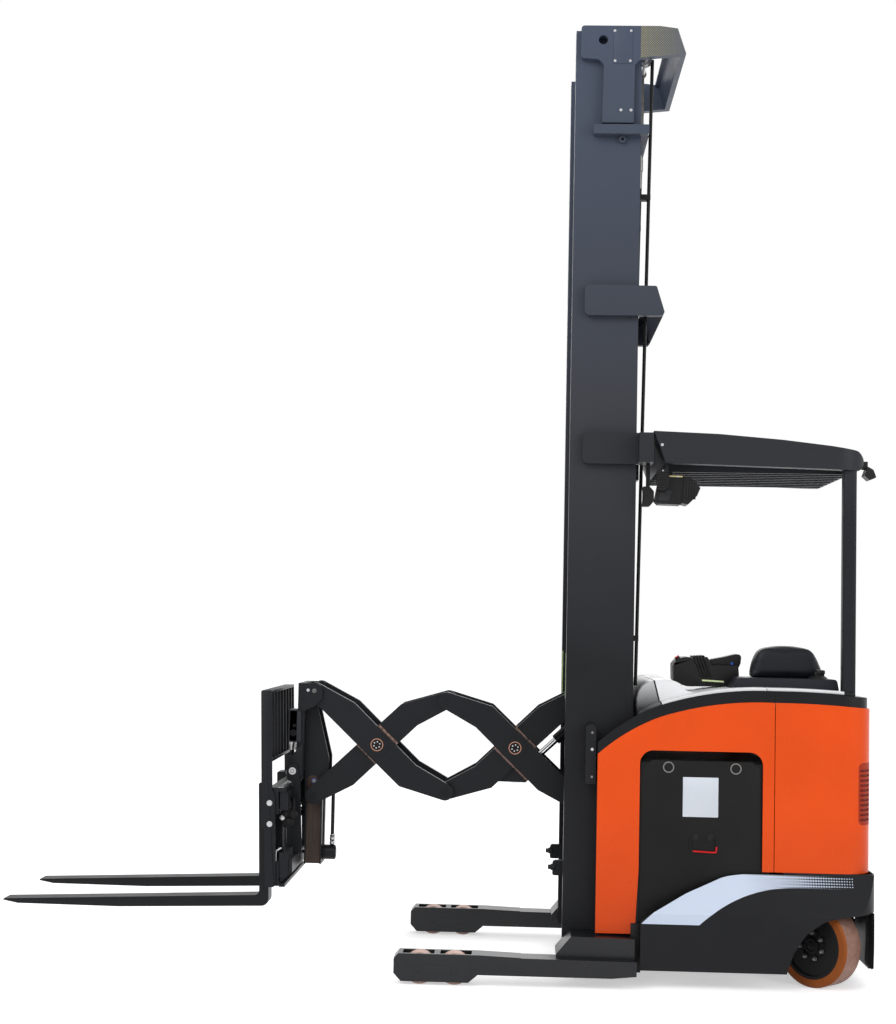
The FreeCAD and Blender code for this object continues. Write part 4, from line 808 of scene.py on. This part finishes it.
def body_line(x):
    """Height of the painted panels' top edge, three arcs one behind the other."""
    (ax, az), (bx, bz), (cx, cz) = next(arc for arc in BODY_LINE if x <= arc[2][0])
    d = 2 * (ax * (bz - cz) + bx * (cz - az) + cx * (az - bz))
    a, b, c = ax * ax + az * az, bx * bx + bz * bz, cx * cx + cz * cz
    mx = (a * (bz - cz) + b * (cz - az) + c * (az - bz)) / d
    mz = (a * (cx - bx) + b * (ax - cx) + c * (bx - ax)) / d
    return mz + math.sqrt((ax - mx) ** 2 + (az - mz) ** 2 - (x - mx) ** 2)


def strip_over(x0, x1, low, high):
    """Outline of a strip that follows the body line between two heights above it."""
    places = [x0 + (x1 - x0) * i / 24 for i in range(25)]
    return [(x, body_line(x) + low) for x in places] + [(x, body_line(x) + high) for x in reversed(places)]


TRIM = 48.0
LIP_OUT, LIP_IN = 514.5, 431.0
crown_line = [(x, body_line(x) + TRIM + 9) for x in range(1028, 760, -24)]
crown = plate("hood_crown", [(501, 1030), (1028, 1130)] + crown_line
              + [(738, 1192), (712, 1197), (694, 1208), (678, 1224), (660, 1236), (640, 1243), (605, 1244),
                 (570, 1239), (545, 1231), (524, 1215), (509, 1192), (501, 1160)], -430.5, 430.5, "truck",
              hood_grey, bevel=7.0, segments=4)
lip = plate("hood_lip", strip_over(501, 1028, TRIM - 16, TRIM + 12), -LIP_OUT, -LIP_IN, "truck", hood_grey,
            bevel=6.0, segments=3)
far_lip = mirrored(lip, "hood_lip_far", "truck")
hood_shell = joined("hood_shell", [crown, lip, far_lip], "truck")
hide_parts("hood")
plate("tower_lip", strip_over(1029, 1392, TRIM - 3.5, TRIM + 12), -LIP_OUT, -LIP_IN, "truck", hood_grey,
      bevel=5.0, segments=3)

# control console: shell, ridged boot, base, grip, buttons and blank light strip
shell = plate("console_shell", [(670, 1232), (668, 1296), (671, 1309), (687, 1327), (716, 1337), (746, 1335),
                                (786, 1262), (800, 1216), (722, 1210), (684, 1230)], -229, -61, "truck",
              black_plastic, corner=9.0, bevel=14.0, segments=4, smooth=60.0)
core = plate("boot_core", [(742, 1332), (814, 1338), (856, 1258), (780, 1240)], -224, -66, "truck", rubber,
             corner=4.0, bevel=8.0)
base = plate("console_base", [(730, 1210), (776, 1284), (838, 1303), (946, 1303), (950, 1257), (905, 1214)],
             -225, -65, "truck", black_plastic, corner=8.0, bevel=8.0, segments=3)
console = joined("console_pod", [shell, core, base], "truck")
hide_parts("console")
for i in range(4):
    top, foot = 757 + 13 * i, 790 + 13 * i
    plate(f"boot_ridge_{i}", [(top - 4, 1340 + i), (top + 3, 1342 + i), (foot + 4, 1252), (foot - 3, 1250)],
          -234, -56, "truck", rubber, corner=2.5, bevel=2.2)
plate("grip_shell", [(822, 1298), (824, 1326), (884, 1338), (938, 1352), (957, 1351), (963, 1338),
                     (957, 1304), (942, 1291), (910, 1290), (873, 1302)], -190, -102, "truck", black_plastic,
      corner=7.0, bevel=13.0, segments=4, smooth=60.0)
button = lathed("button_model", None, "-y", 13.0, 4.0,
                [("inset", 2.0), ("paint", 1), ("rise", 6.0), ("inset", -3.0), ("rise", 4.0),
                 ("inset", 4.0)], [black_plastic, red_plastic], sides=28, bevel=0.8)
repeated(button, "stop_button", [put(690, -200, 1326) @ Matrix.Rotation(math.radians(-34), 4, "Y")
                                 @ Matrix.Rotation(math.radians(-90), 4, "X")], "truck")
lathed("thumb_button", (922, -190, 1311), "-y", 8.0, 1.4, [("inset", 1.6), ("paint", 1), ("rise", 2.0),
       ("inset", 1.6)], [black_plastic, blue_plastic], sides=24, bevel=0.5, body="truck")
plate("console_light_strip", [(791, 1234), (884, 1230), (884, 1237), (791, 1241)], -229.4, -224.5, "truck",
      strip_lamp, corner=1.2, bevel=0.3)
plate("pad_release_knob", [(1241, 1262), (1284, 1262), (1284, 1291), (1241, 1291)], -400, -372, "truck",
      black_plastic, corner=12.0, bevel=8.0, segments=4, smooth=60.0)

# lamps
lathed("front_lamp_lens", (512.5, -430, 2008), "-x", 37.0, 2.0,
       [("inset", 4.0), ("paint", 1), ("rise", 1.5), ("inset", 8.0), ("rise", 1.0)],
       [black_plastic, lens_white], sides=36, bevel=0.6, body="truck")
fin = plate("fin_model", [(-24, -2.2), (22, -2.2), (22, 2.2), (-24, 2.2)], 0, 4, "truck", black_plastic,
            bevel=1.0)
fin.data.transform(Matrix.Translation(-at(0, 0, 0)))
repeated(fin, "oval_lamp_fins", [put(592, -511.5, 2046 + 10.5 * i) for i in range(7)], "truck")
rib = plate("rib_model", [(-4, -40), (4, -40), (10, 38), (2, 40)], 0, 5, "truck", black_plastic, bevel=1.2)
rib.data.transform(Matrix.Translation(-at(0, 0, 0)))
repeated(rib, "lamp_head_ribs", [put(694 + 11 * i, -462.5, 2038) for i in range(4)], "truck")
plate("lamp_bar", [(578, 2092), (676, 2090), (676, 2097), (578, 2099)], -462, -448, "truck", bar_brass,
      bevel=1.0)
plate("lamp_window", [(578, 1992), (622, 1992), (632, 2036), (586, 2036)], -451.5, -449.5, "truck",
      lens_dark, corner=4.0, bevel=0.6)
repeated(cap_bolt(3.6, zinc, 2.5), "lamp_screws",
         [put(x, -462.4, z) for x, z in ((584, 2095), (612, 2094), (656, 2093))]
         + [put(590, -508.4, 2112)], "truck")

# tail and skirt
for side, tag in ((-1, "near"), (1, "far")):
    screen = started("vent_screen_" + tag, "cylinder", vertices=96, radius=103.4 * MM, depth=252 * MM,
                     end_fill_type="NOTHING", location=at(1355, side * 420, 794))
    bpy.ops.object.transform_apply(location=True, rotation=True, scale=True)
    bpy.ops.object.mode_set(mode="EDIT")
    choose(screen, lambda face: face.calc_center_median().x < at(1406, 0, 0).x
           or abs(face.calc_center_median().y) < 0.441)
    bpy.ops.mesh.delete(type="FACE")
    bpy.ops.object.mode_set(mode="OBJECT")
    wall = screen.modifiers.new("wall", "SOLIDIFY")
    wall.thickness = 1.0 * MM
    wall.offset = -1.0
    bpy.ops.object.modifier_apply(modifier="wall")
    finished(screen, "truck", screen_red)
plate("rear_flap", [(1454, 318), (1465, 318), (1465, 190), (1463, 98), (1453, 94), (1450, 110), (1454, 190)],
      -560, -430, "truck", matt_rubber, corner=2.0, bevel=1.0)
seal = plate("skirt_seal", [(480, 52), (522, 52), (522, 250), (480, 250)], -540, -450, "truck", rubber,
             bevel=2.0)
mirrored(seal, "skirt_seal_far", "truck")

# drive wheel
NUTS, NUT_R, FIRST_NUT, HUB_FACE = 7, 54, 32.6, -67.0
wheel_turn = put(WHEEL_X, WHEEL_Y, 0) @ Matrix.Rotation(-STEER, 4, "Z")
nut = lathed("nut_model", None, "-y", 10.5, 2.0, by_turns(1.6, 8.0, 2.0, 1.5, 1.5, 3.5), [dark_steel],
             sides=6, bevel=0.8)
wheel_places = []
for i in range(NUTS):
    a = math.radians(i * 360 / NUTS + FIRST_NUT)
    place = Vector((NUT_R * math.cos(a), HUB_FACE + 7.0, WHEEL_R + NUT_R * math.sin(a))) * MM
    wheel_places.append(wheel_turn @ Matrix.Translation(place))
repeated(nut, "wheel_nuts", wheel_places, "drive_wheel")
boss = lathed("boss_model", None, "-y", 34.0, 3.0, by_turns(4.0, 5.0, 8.0, -3.0, 4.0, 1.5), [cast_black],
              sides=36, bevel=1.0)
repeated(boss, "wheel_boss", [wheel_turn @ Matrix.Translation(Vector((0, HUB_FACE + 10.0, WHEEL_R)) * MM)],
         "drive_wheel")

# operator's place
stud = lathed("stud_model", None, "+z", 9.0, 1.2, by_turns(1.5, 1.0, 2.0), [rubber], sides=10)
PITCH, MAT_X, MAT_Y = 34, 1080, -110
stud_places = []
for i in range(10):
    for j in range(16):
        x, y = MAT_X + PITCH * i, MAT_Y + PITCH * j
        if not (1086 < x < 1240 and 100 < y < 280):
            stud_places.append(put(x, y, 243))
repeated(stud, "mat_studs", stud_places, "truck")
tread = plate("pedal_model", [(0, 0), (100, 0), (100, 2.5), (0, 2.5)], -4, 4, "truck", steel, bevel=0.8)
tread.data.transform(Matrix.Translation(-at(0, 0, 0)))
repeated(tread, "pedal_ribs", [put(1125, 140 + 22 * i, 265) for i in range(6)], "truck")
bent_rod("grab_bar", [(1130, -156, 760), (1130, -118, 760), (1132, -112, 790), (1132, -112, 1010),
                      (1130, -118, 1040), (1130, -156, 1040)], 10.0, "truck", charcoal)


def cut_from(name, node, low, high):
    """Copy of the faces of a node whose middles lie between two heights."""
    piece = nodes[node].copy()
    piece.data = nodes[node].data.copy()
    for key in list(piece.keys()):
        del piece[key]
    piece.name = name
    piece.data.name = name
    bpy.context.scene.collection.objects.link(piece)
    alone(piece)
    bpy.ops.object.mode_set(mode="EDIT")
    bpy.ops.mesh.select_all(action="SELECT")
    bpy.ops.mesh.remove_doubles(threshold=0.0001)
    choose(piece, lambda face: not low < face.calc_center_median().z < high)
    bpy.ops.mesh.delete(type="FACE")
    bpy.ops.object.mode_set(mode="OBJECT")
    return piece


VOXEL, PRESSURE, CLOTH_STEPS = 0.007, 4.0, 20


def cushion(name, node, low, high, shrink, cap, material):
    """Padded copy of the part of a node between two heights: shrunk, remeshed and blown up as cloth."""
    pad = cut_from(name, node, low, high)
    middle = sum((vert.co for vert in pad.data.vertices), Vector()) / len(pad.data.vertices)
    middle.z = min(vert.co.z for vert in pad.data.vertices) + 0.006
    pad.data.transform(Matrix.Translation(middle) @ Matrix.Diagonal((*shrink, 1.0))
                       @ Matrix.Translation(-middle))
    grid = pad.modifiers.new("grid", "REMESH")
    grid.mode = "VOXEL"
    grid.voxel_size = VOXEL
    bpy.ops.object.modifier_apply(modifier="grid")
    rest = [vert.co.copy() for vert in pad.data.vertices]
    cloth = pad.modifiers.new("cloth", "CLOTH")
    cloth.settings.use_pressure = True
    cloth.settings.uniform_pressure_force = PRESSURE
    cloth.settings.effector_weights.gravity = 0.0
    scene = bpy.context.scene
    for step in range(1, CLOTH_STEPS + 1):
        scene.frame_set(step)
    bpy.ops.object.modifier_apply(modifier="cloth")
    scene.frame_set(1)
    for vert, was in zip(pad.data.vertices, rest):
        moved = vert.co - was
        if moved.length > cap:
            vert.co = was + moved * (cap / moved.length)
    smooth = pad.modifiers.new("smooth", "SMOOTH")
    smooth.iterations = 6
    bpy.ops.object.modifier_apply(modifier="smooth")
    finer = pad.modifiers.new("finer", "SUBSURF")
    finer.levels = finer.render_levels = 1
    bpy.ops.object.modifier_apply(modifier="finer")
    finished(pad, "truck", material, smooth=60.0)
    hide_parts(node)


cushion("back_cushion", "back_pad", 0.0, 3.0, (0.975, 0.88, 0.96), 0.008, vinyl)
deck = finished(cut_from("deck_mat_and_pedal", "deck_mats", 0.0, 0.4), "truck", rubber, bevel=1.2)
cushion("knee_cushion", "deck_mats", 0.4, 3.0, (0.82, 0.95, 0.96), 0.006, vinyl)
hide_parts("deck_mats")

# studio
floor_finish = Finish("studio_floor", (0.86, 0.86, 0.87), 0.7)
floor_finish.set("Emission Color", floor_finish.mix(floor_finish.seen(), (0.0, 0.0, 0.0), (0.50, 0.50, 0.50)))
floor_finish.set("Emission Strength", 1.0)
floor = started("studio_floor", "plane", size=120.0, location=(0, 0, -0.0005))
bpy.ops.object.transform_apply(location=True, rotation=False, scale=False)
floor.data.materials.append(floor_finish.material)


def area_light(name, place, aim, size, power):
    """Square or oblong lamp at a place, facing another, all in metres and watts."""
    data = bpy.data.lights.new(name, "AREA")
    data.shape = "RECTANGLE"
    data.size, data.size_y = size
    data.energy = power
    lamp = bpy.data.objects.new(name, data)
    lamp.location = place
    lamp.rotation_euler = (Vector(aim) - Vector(place)).to_track_quat("-Z", "Y").to_euler()
    bpy.context.scene.collection.objects.link(lamp)


area_light("key", (-3.5, -6.5, 6.0), (0.3, 0.0, 1.4), (4.5, 4.5), 300.0)
area_light("fill", (5.5, -4.5, 3.5), (0.5, 0.0, 1.2), (4.0, 4.0), 120.0)
area_light("back", (2.0, 6.5, 5.0), (0.3, 0.0, 1.8), (5.0, 4.0), 160.0)
world = bpy.data.worlds.new("studio")
world.use_nodes = True
bpy.context.scene.world = world
background = world.node_tree.nodes["Background"]
level = Tree(world.node_tree).seen() * 0.4 + 0.6
world.node_tree.links.new(level.socket, background.inputs["Strength"])
background.inputs["Color"].default_value = (1.0, 1.0, 1.0, 1.0)
bpy.context.scene.view_settings.view_transform = "Standard"

# camera at the photograph's place
CAMERA_PLACE = (-7.006, -8014.956, 1463.495)
yaw, pitch, roll = -0.039423, 0.061213, 0.020476
SENSOR, FOCAL_PIXELS, PICTURE_HEIGHT = 36.0, 1800.0, 1024.0
ahead = Vector((math.sin(yaw) * math.cos(pitch), math.cos(yaw) * math.cos(pitch), math.sin(pitch)))
right = Vector((math.cos(yaw), -math.sin(yaw), 0.0))
up = right.cross(ahead)
right_rolled = right * math.cos(roll) + up * math.sin(roll)
up_rolled = up * math.cos(roll) - right * math.sin(roll)
camera_data = bpy.data.cameras.new("camera")
camera_data.sensor_fit = "VERTICAL"
camera_data.sensor_height = SENSOR
camera_data.lens = SENSOR * FOCAL_PIXELS / PICTURE_HEIGHT
camera = bpy.data.objects.new("camera", camera_data)
bpy.context.scene.collection.objects.link(camera)
pose = Matrix((right_rolled, up_rolled, -ahead)).transposed().to_4x4()
pose.translation = at(*CAMERA_PLACE)
camera.matrix_world = pose
bpy.context.scene.camera = camera
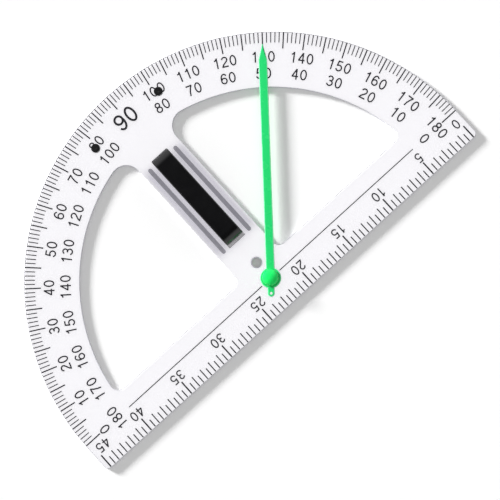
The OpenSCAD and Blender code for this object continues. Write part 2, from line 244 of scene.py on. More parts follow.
+===+
> _Work required_: Your answer should be exactly the lines of the data above, from the first through the line containing "return [(x, body_line(x)".

> _Answer for the task_:
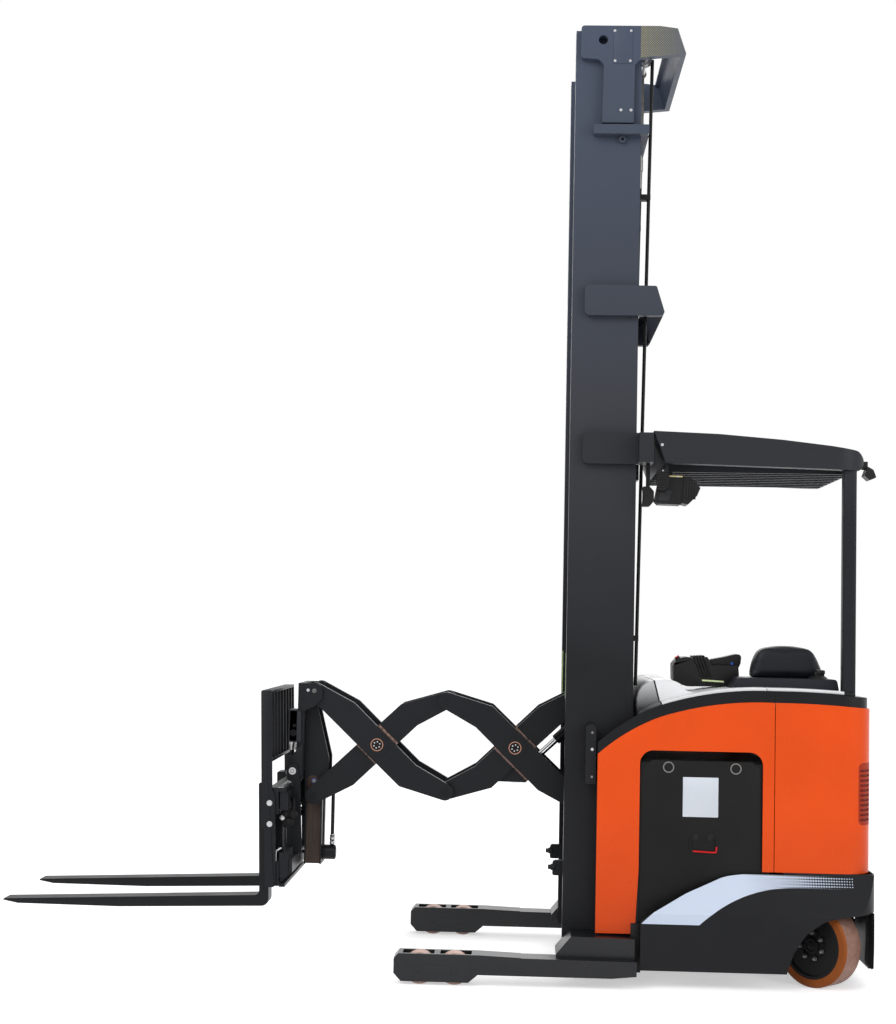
The FreeCAD and Blender code for this object continues. Write part 4, from line 808 of scene.py on. This part finishes it.
def body_line(x):
    """Height of the painted panels' top edge, three arcs one behind the other."""
    (ax, az), (bx, bz), (cx, cz) = next(arc for arc in BODY_LINE if x <= arc[2][0])
    d = 2 * (ax * (bz - cz) + bx * (cz - az) + cx * (az - bz))
    a, b, c = ax * ax + az * az, bx * bx + bz * bz, cx * cx + cz * cz
    mx = (a * (bz - cz) + b * (cz - az) + c * (az - bz)) / d
    mz = (a * (cx - bx) + b * (ax - cx) + c * (bx - ax)) / d
    return mz + math.sqrt((ax - mx) ** 2 + (az - mz) ** 2 - (x - mx) ** 2)


def strip_over(x0, x1, low, high):
    """Outline of a strip that follows the body line between two heights above it."""
    places = [x0 + (x1 - x0) * i / 24 for i in range(25)]
    return [(x, body_line(x) + low) for x in places] + [(x, body_line(x) + high) for x in reversed(places)]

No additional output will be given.